The time is right, he argues. “You feel very comfortable in London, and there’s the beauty of being able to get to all your sites easily enough. But we knew that at some point we had to come outside, and we wanted to deal with that sooner rather than later. Any casual dining group that thinks it’s going to get to any kind of critical mass without moving outside London is going to hit a brick wall.”
There is another good reason to edge away from the ferocious rents of central London, he suggests. Business rates in two years’ time will be revalued based on rents that businesses are paying today, potentially adding huge extra expense. “If we think it’s hard now, wait until 2017. We will all be paying significantly more in rates, and some people are in for a nasty surprise,” says Barber.

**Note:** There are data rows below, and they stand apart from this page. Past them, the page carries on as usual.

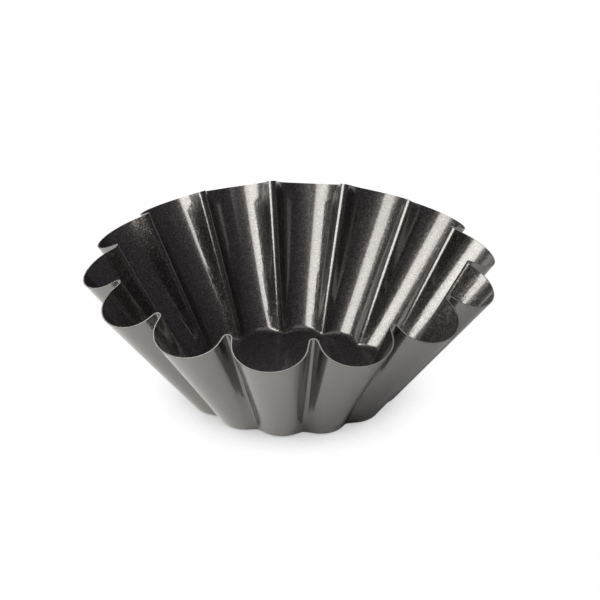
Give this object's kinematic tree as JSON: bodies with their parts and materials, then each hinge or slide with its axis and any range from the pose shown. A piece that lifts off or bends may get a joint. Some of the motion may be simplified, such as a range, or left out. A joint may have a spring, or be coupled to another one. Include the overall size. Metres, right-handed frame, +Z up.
{
  "type": "brioche mould",
  "caption": "Round tapered baking mould for brioche: a thin coated steel cup with deep upright flutes, a scalloped open rim and a small flat base that it stands on.",
  "frame": {"origin": "middle of the flat base's underside, on the mould's axis", "axes": "+Z up out of the open mouth, +X through the crest of a flute"},
  "size_m": [0.2206, 0.2162, 0.079],
  "materials": {
    "bare_steel": "bare sheared edge of cold-rolled steel sheet",
    "flake_nonstick": "dark warm grey non-stick coat with fine metal flake, semi-gloss",
    "satin_grey_coat": "smooth satin mid-grey coat"
  },
  "bodies": {
    "root": {"steel_shell": "bare_steel", "inner_nonstick_coat": "flake_nonstick", "outer_coat": "satin_grey_coat"}
  },
  "joints": []
}
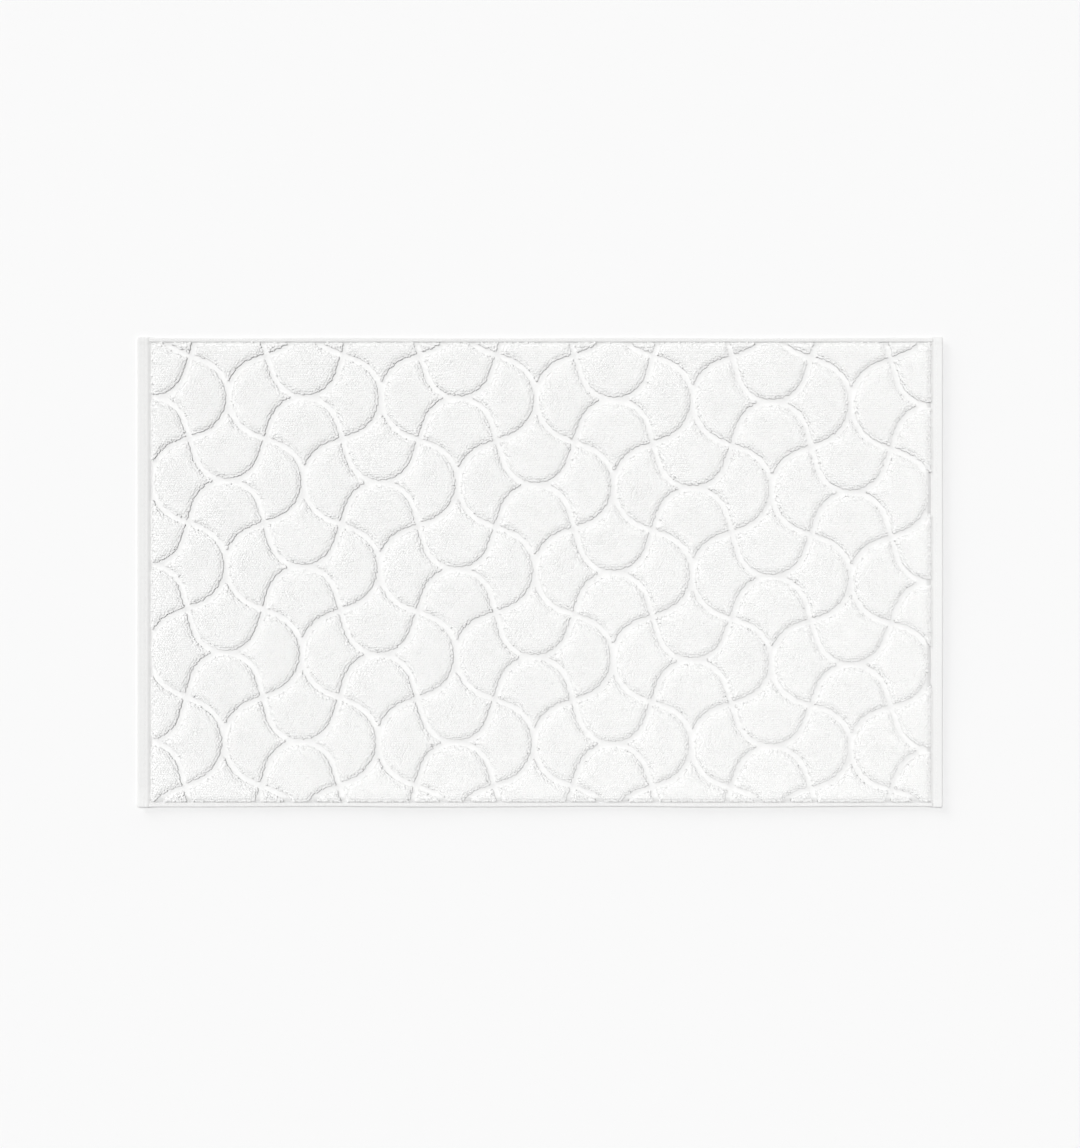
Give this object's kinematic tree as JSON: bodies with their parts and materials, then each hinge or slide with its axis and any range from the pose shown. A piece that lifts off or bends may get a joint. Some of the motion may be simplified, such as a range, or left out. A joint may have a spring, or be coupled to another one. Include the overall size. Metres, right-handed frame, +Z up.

Cabana is one of a crop of restaurant brands to have published its own cookbook and as well as pulling in handy extra sales, it has served as a useful brand-building tool.
Wagamama, Leon, ASK and Wahaca are just some of the operators to have produced their own tomes in recent years to generally warm receptions. Operators, including Hawksmoor, have found that you don’t necessarily have to be a national brand to make books work, while other hot names like Pitt Cue Co and Pizza Pilgrims produced theirs before they had even opened a bricks-and-mortar restaurant.
The success of The Cabana Cookbook is no surprise then, especially given the dearth of Brazilian cooking titles on the market. Barber says publisher Quadrille would have been satisfied with sales of 10,000 copies, but it is now past the 50,000 mark since launching last summer. A second book will follow next year, ahead of the Rio de Janeiro Olympics.
With many of the book’s recipes collated on a research trip to Brazil, it has served as a useful learning exercise for Cabana. The book has also got the brand known well beyond London, helping to pave the way for restaurant openings, and it has bolstered its Brazilian credentials.
Barber says: “It shows that we have some roots and authenticity. People can flick through the book and realise that we haven’t made things up on the back of a fag packet. We have to walk the walk as well as talk the talk, and the book helps us do that.”